Biblical Archaeology Review 41:6, November/December 2015

Renowned Collector Shlomo Moussaieff Dies at 92

By Hershel Shanks

Shlomo Moussaieff of Herzliya, Israel, and London, England, who owned the world’s largest private collection of Near Eastern antiquities, surpassing that of many major museums, died in Israel on June 29, 2015, at the age of 92.

To the very end, he never stopped buying. “Pay and they will bring you,” he would say. And antiquities dealers, both legitimate and otherwise, would beat a path to his door both on Grosvenor Square in London and on the entire 14th floor of the Daniel Hotel in Herzliya. He had no concern for whether the object was looted or not. If he didn’t buy it, someone else would, was his credo.

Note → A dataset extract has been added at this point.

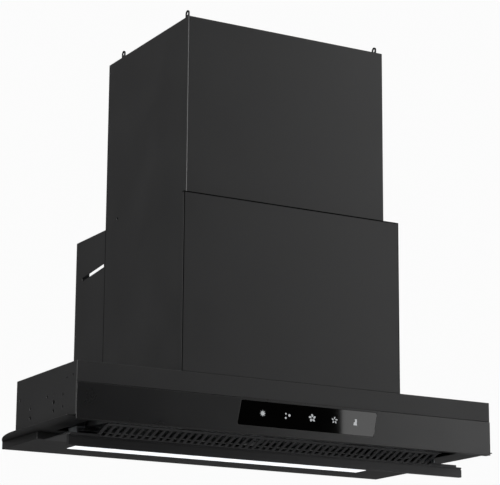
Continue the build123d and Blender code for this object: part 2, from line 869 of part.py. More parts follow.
motor_r = 40.0
motor_length = 52.0
motor_out = 12.0
bearing_r = 11.0
arm_count = 3
arm_start = 90.0
arm_width = 14.0
arm_sheet = 2.0
motor_x1 = -scroll_width / 2 + motor_out
motor_x0 = motor_x1 - motor_length


def motor():
    """Motor can with its bearing bosses and the bore for the axle."""
    x = (motor_x0 + motor_x1) / 2
    can = rod(x, axle_y, axle_z, motor_r, motor_length - bearing_r, "X")
    can = fillet(can.edges(), sheet)
    boss = rod(x, axle_y, axle_z, bearing_r, motor_length, "X")
    return can + boss - rod(x, axle_y, axle_z, axle_r + hinge_clearance, motor_length + overrun, "X")


def motor_axle():
    """Steel axle from the motor through the wheel's hub."""
    x0 = motor_x0 - sheet
    x1 = hub_length / 2 + axle_r
    return rod((x0 + x1) / 2, axle_y, axle_z, axle_r, x1 - x0, "X")


def motor_arms():
    """Three-armed bracket that carries the motor on the housing's side."""
    x1 = -scroll_width / 2 - sheet
    x0 = x1 - arm_sheet
    outer = inlet_r + inlet_lip + arm_width
    band = ring((x0 + x1) / 2 - arm_width / 2, axle_y, axle_z, motor_r + gap + arm_sheet, motor_r + gap,
                arm_width + arm_sheet, "X")
    plate = band
    for i in range(arm_count):
        turn = full_turn / arm_count * i + arm_start
        length = outer - motor_r - gap
        arm = Rot(turn, 0, 0) * Pos(0, motor_r + gap + arm_sheet / 2 + length / 2, 0) * Box(
            arm_sheet, length, arm_width)
        foot = Rot(turn, 0, 0) * Pos(sheet / 2 + arm_sheet / 2, outer - arm_width / 2 + arm_sheet / 2, 0) * Box(
            sheet, arm_width / 2, arm_width)
        plate += Pos((x0 + x1) / 2, axle_y, axle_z) * arm
        plate += Pos((x0 + x1) / 2, axle_y, axle_z) * foot
    return plate


housing_foot = 18.0


def housing_brackets():
    """Angles that hang the scroll from the top plate, one along each side."""
    pair = []
    top = body_top_z - sheet
    for side in (-1, 1):
        x = side * scroll_width / 2
        y0 = axle_y + scroll_end_r / 2
        y1 = axle_y + scroll_end_r - scroll_wall
        up = block(x, x + side * sheet, y0, y1, top - 2 * housing_foot, top)
        out = block(x, x + side * housing_foot, y0, y1, top - sheet, top)
        pair.append(up + out)
    return group(pair)


# Electrics in the open bay behind the rear wall

box_width = 120.0
box_depth = 42.0
box_height = 80.0
box_offset = 40.0
box_rise = 30.0
box_wall = 2.0
lid_thickness = 2.0
gland_r = 8.0
gland_flange_r = 11.0
gland_length = 14.0
gland_bore_r = 3.8
gland_margin = 24.0
box_y = sleeve_back_y
box_z = canopy_top_z + box_rise


def gland_x():
    """Middle of the cable gland, in the top of the electrics box near its right end."""
    return box_offset + box_width / 2 - gland_margin


def electrics_box():
    """Open plastic box on the rear wall."""
    x0 = box_offset - box_width / 2
    x1 = box_offset + box_width / 2
    outer = block(x0, x1, box_y, box_y + box_depth, box_z, box_z + box_height)
    inner = block(x0 + box_wall, x1 - box_wall, box_y + box_wall, box_y + box_depth + overrun,
                  box_z + box_wall, box_z + box_height - box_wall)
    gland_way = rod(gland_x(), box_y + box_depth / 2, box_z + box_height, gland_r, overrun)
    return outer - inner - gland_way


def electrics_lid():
    """Flat lid of the electrics box."""
    x0 = box_offset - box_width / 2
    x1 = box_offset + box_width / 2
    y = box_y + box_depth
    return block(x0, x1, y, y + lid_thickness, box_z, box_z + box_height)


board_inset = 6.0
relay_size = 16.0
relay_count = 3
relay_pitch = 20.8
transformer_length = 32.0
transformer_depth = 24.0
transformer_height = 19.2


def power_board():
    """Power board with its relays and transformer block."""
    x0 = box_offset - box_width / 2 + box_wall + board_inset
    x1 = box_offset + box_width / 2 - box_wall - board_inset
    z0 = box_z + box_wall + board_inset
    z1 = box_z + box_height - box_wall - board_inset
    y0 = box_y + box_wall
    board = block(x0, x1, y0 + board_inset / 2, y0 + board_inset / 2 + board_thickness, z0, z1)
    posts = []
    for x in (x0 + board_inset, x1 - board_inset):
        for z in (z0 + board_inset, z1 - board_inset):
            posts.append(rod(x, y0 + board_inset / 4, z, board_inset / 2, board_inset / 2, "Y"))
    face = y0 + board_inset / 2 + board_thickness
    for i in range(relay_count):
        x = x0 + board_inset + relay_size / 2 + i * relay_pitch
        posts.append(block(x - relay_size / 2, x + relay_size / 2, face, face + relay_size,
                           z1 - board_inset - relay_size, z1 - board_inset))
    posts.append(block(x0 + board_inset, x0 + board_inset + transformer_length, face, face + transformer_depth,
                       z0 + board_inset, z0 + board_inset + transformer_height))
    for post in posts:
        board += post
    return board


capacitor_r = 15.0
capacitor_length = 62.0
strap_width = 10.0


def capacitor_x():
    """Middle of the capacitor, beside the electrics box."""
    return box_offset - box_width / 2 - 2 * capacitor_r


def run_capacitor():
    """Motor capacitor with its two spade terminals."""
    y = box_y + capacitor_r + gap
    can = rod(capacitor_x(), y, box_z + capacitor_length / 2, capacitor_r, capacitor_length)
    can = fillet(can.edges(), sheet)
    for side in (-1, 1):
        x = capacitor_x() + side * capacitor_r / 3
        can += block(x - sheet, x + sheet, y - sheet / 2, y + sheet / 2, box_z + capacitor_length - sheet,
                     box_z + capacitor_length + board_inset)
    return can


def strap_core(r):
    """A round bar flattened towards the rear wall, as wide as the bar."""
    y = box_y + capacitor_r + gap
    z = box_z + capacitor_length / 2
    back = block(capacitor_x() - r, capacitor_x() + r, box_y, y, z - strap_width / 2, z + strap_width / 2)
    return rod(capacitor_x(), y, z, r, strap_width) + back


def capacitor_strap():
    """Sheet strap that holds the capacitor on the rear wall."""
    z = box_z + capacitor_length / 2
    inner_r = capacitor_r + gap
    outer_r = inner_r + sheet
    back = block(capacitor_x() - 2 * outer_r, capacitor_x() + 2 * outer_r, box_y - overrun, box_y,
                 z - strap_width, z + strap_width)
    hoop = strap_core(outer_r) - back
    for side in (-1, 1):
        x0 = capacitor_x() + side * inner_r
        x1 = x0 + side * (sheet + strap_width)
        hoop += block(x0, x1, box_y, box_y + sheet, z - strap_width / 2, z + strap_width / 2)
    inner = rod(capacitor_x(), box_y + capacitor_r + gap, z, inner_r, strap_width + overrun)
    inner += block(capacitor_x() - inner_r, capacitor_x() + inner_r, box_y - overrun,
                   box_y + capacitor_r + gap, z - strap_width, z + strap_width)
    return hoop - inner


def cable_gland():
    """Hollow gland in the box's top, where the supply lead enters."""
    y = box_y + box_depth / 2
    top = box_z + box_height
    body = rod(gland_x(), y, top - box_wall + gland_length / 2, gland_r - gap, gland_length)
    flange = rod(gland_x(), y, top + sheet, gland_flange_r, 2 * sheet)
    return body + flange - rod(gland_x(), y, top, gland_bore_r, 2 * gland_length + overrun)


# Fasteners, one node for each set

screw_head_r = 3.2
screw_head = 1.8
screw_r = 1.6
screw_recess_share = 0.7


def screw(x, y, z, direction):
    """One pan-head screw whose head stands off a face in the given direction."""
    turn = {"-Y": Rot(90, 0, 0), "+Y": Rot(-90, 0, 0), "-Z": Rot(180, 0, 0), "+Z": Rot(0, 0, 0),
            "-X": Rot(0, -90, 0), "+X": Rot(0, 90, 0)}[direction]
    head = Pos(0, 0, screw_head / 2) * Cylinder(screw_head_r, screw_head)
    head = fillet(head.edges().group_by(Axis.Z)[-1], screw_head / 2)
    recess = Pos(0, 0, screw_head) * Box(2 * screw_head_r * screw_recess_share, screw_r / 2, screw_head)
    recess += Pos(0, 0, screw_head) * Box(screw_r / 2, 2 * screw_head_r * screw_recess_share, screw_head)
    return Pos(x, y, z) * turn * (head - recess)


collar_screw_count = 6
tray_screw_shares = (-0.9, -0.3, 0.3, 0.9)


def collar_screws():
    """Screws through the collar's foot."""
    screws = []
    r = (collar_outer_r + collar_foot_r) / 2
    for i in range(collar_screw_count):
        angle = radians(full_turn / collar_screw_count * (i + 1 / 2))
        screws.append(screw(r * cos(angle), collar_y + r * sin(angle), body_top_z + collar_wall, "+Z"))
    return group(screws)


def tray_screws():
    """Screws along the rear of the lamp tray."""
    screws = []
    for share in tray_screw_shares:
        screws.append(screw(share * tray_half, frame_back_y - lamp_setback / 2, frame_top_z, "+Z"))
    return group(screws)


def lid_screws():
    """Screws at the corners of the electrics lid."""
    screws = []
    y = box_y + box_depth + lid_thickness
    for sx in (-1, 1):
        for sz in (-1, 1):
            screws.append(screw(box_offset + sx * (box_width / 2 - board_inset), y,
                                box_z + box_height / 2 + sz * (box_height / 2 - board_inset), "+Y"))
    return group(screws)


def build():
    """Writes every sub-part."""
    save(canopy_shell(), "canopy_shell")
    save_pair(side_plate(), "side_plate")
    save(front_fascia(), "front_fascia")
    save(control_glass(), "control_glass")
    save(glass_holder(), "glass_holder")
    save(touch_board(), "touch_board")
    save(bottom_frame(), "bottom_frame")
    save(light_tray(), "light_tray")
    save(lamp_diffuser(), "lamp_diffuser")
    save(lamp_board(), "lamp_board")
    save(lamp_clips(), "lamp_clips")
    save(intake_panel(), "intake_panel")
    save(front_bar(), "front_bar")
    save(hinge_pins(), "hinge_pins")
    save_pair(hinge_ear(), "hinge_ear")
    save_pair(striker(), "striker")
    save_pair(magnet_catch(), "magnet_catch")
    save_pair(filter_frame(), "filter_frame")
    save_pair(filter_mesh(), "filter_mesh")
    save_pair(filter_latch(), "filter_latch")
    save(chimney_sleeve(), "chimney_sleeve")
    save_pair(hanging_rail(rail_front), "front_rail")
    save_pair(hanging_rail(rail_rear), "rear_rail")
    save(rail_stay(rail_front), "front_stay")
    save(rail_stay(rail_rear), "rear_stay")
    save(lower_cover(), "lower_cover")
    save(cover_hooks(), "cover_hooks")
    save(body_wrapper(), "body_wrapper")
    save(body_rear_wall(), "body_rear_wall")
    save(body_top_plate(), "body_top_plate")
    save(outlet_collar(), "outlet_collar")
    save(flap(-1), "front_flap")
    save(flap(1), "rear_flap")
    save(blower_housing(), "blower_housing")
    save_pair(inlet_ring(), "inlet_ring")
    save_pair(impeller_half(), "impeller")
    save(motor(), "motor")
    save(motor_axle(), "motor_axle")
    save(motor_arms(), "motor_arms")
    save(housing_brackets(), "housing_brackets")
    save(electrics_box(), "electrics_box")
    save(electrics_lid(), "electrics_lid")
    save(power_board(), "power_board")
    save(run_capacitor(), "run_capacitor")
    save(capacitor_strap(), "capacitor_strap")
    save(cable_gland(), "cable_gland")
    save(collar_screws(), "collar_screws")
    save(tray_screws(), "tray_screws")
    save(lid_screws(), "lid_screws")


build()
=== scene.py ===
import json
from math import cos, pi, radians

import bmesh
import bpy
from mathutils import Matrix, Vector


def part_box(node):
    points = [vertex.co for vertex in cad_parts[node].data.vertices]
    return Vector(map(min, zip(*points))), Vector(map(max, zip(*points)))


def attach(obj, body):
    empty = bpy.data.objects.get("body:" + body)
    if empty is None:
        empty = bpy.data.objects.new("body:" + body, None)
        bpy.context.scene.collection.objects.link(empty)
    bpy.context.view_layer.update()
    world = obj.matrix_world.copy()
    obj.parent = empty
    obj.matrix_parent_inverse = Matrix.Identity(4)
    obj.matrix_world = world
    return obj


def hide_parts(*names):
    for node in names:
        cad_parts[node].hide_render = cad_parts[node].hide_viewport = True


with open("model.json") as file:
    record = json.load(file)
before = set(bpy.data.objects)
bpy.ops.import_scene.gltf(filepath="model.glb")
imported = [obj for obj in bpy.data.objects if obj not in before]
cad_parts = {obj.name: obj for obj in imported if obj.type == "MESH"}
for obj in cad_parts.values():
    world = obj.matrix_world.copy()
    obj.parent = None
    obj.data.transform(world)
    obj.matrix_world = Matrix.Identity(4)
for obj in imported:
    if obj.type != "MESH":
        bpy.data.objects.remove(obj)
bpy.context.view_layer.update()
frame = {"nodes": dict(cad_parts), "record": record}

mm = 0.001
cadNodes = frame["nodes"]


def linearColour(hexCode):
    # shaders work in linear light, and the colours here are written as sRGB
    shares = [int(hexCode[i:i + 2], 16) / 255 for i in (1, 3, 5)]
    return (*[s / 12.92 if s <= 0.04045 else ((s + 0.055) / 1.055) ** 2.4 for s in shares], 1)


def addNode(tree, kind, settings=None, values=None, links=None):
    node = tree.nodes.new(kind)
    for name, value in (settings or {}).items():
        setattr(node, name, value)
    for socket, value in (values or {}).items():
        node.inputs[socket].default_value = value
    for socket, source in (links or {}).items():
        tree.links.new(source, node.inputs[socket])
    return node


def startMaterial(name, look):
    # the values that hold all over the surface go on the shader itself
    material = bpy.data.materials.new(name)
    material.use_nodes = True
    tree = material.node_tree
    tree.nodes.clear()
    shader = addNode(tree, "ShaderNodeBsdfPrincipled", values={
        "Base Color": linearColour(look["colour"]),
        "Metallic": look.get("metallic", 0),
        "Roughness": look["roughness"],
    })
    addNode(tree, "ShaderNodeOutputMaterial", links={"Surface": shader.outputs["BSDF"]})
    place = addNode(tree, "ShaderNodeTexCoord").outputs["Object"]
    return material, tree, shader, place


patternDetail = 3  # octaves of noise in the lines of metal and the flow marks of plastic

# Polyester powder, baked on folded steel sheet: charcoal black and satin, with a faint orange peel.
# The peel of the real coat is about 1 mm wide, and is drawn a little wider so that it shows.
# Its edge colour is painted shade along the folds, and its joint values set the painted shade in the joints
# between sheets.
powderCoat = {"colour": "#171718", "paler": "#1c1c1d", "roughness": 0.42, "rougher": 0.48,
              "peelWidth": 2.4 * mm, "peelDepth": 0.015 * mm, "cloudWidth": 70 * mm,
              "peelDetail": 2, "cloudDetail": 4, "cloudFrom": 0.3, "cloudTo": 0.7, "samples": 6,
              "foldRadius": 1.2 * mm, "foldFrom": 0.99, "foldTo": 0.8, "edge": "#080808",
              "jointReach": 14 * mm, "jointFrom": 0.5, "jointTo": 0.95, "jointShade": 0.1}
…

There was no end to what he would buy, although his collection of Judaica was an especial focus of his last years.

Many scholars despised him, especially archaeologists who spend their lives digging with a toothbrush to unearth details of our past that are sometimes rich in meaning but mostly unimpressive physically. Other scholars welcomed the opportunity to bring to the public rare and often important artifacts, especially inscriptions, which, they argued, were of great significance to our understanding of ancient history and would otherwise be lost to us.

Major museums in Israel, including the Israel Museum and the Bible Lands Museum—both in Jerusalem—displayed items from his collection, including, for example, elegant glass fashioned by Ennion, the greatest of the Greek glassmakers, of which Moussaieff owned more than either the Sorbonne or the British Museum—to say nothing of the Metropolitan in New York.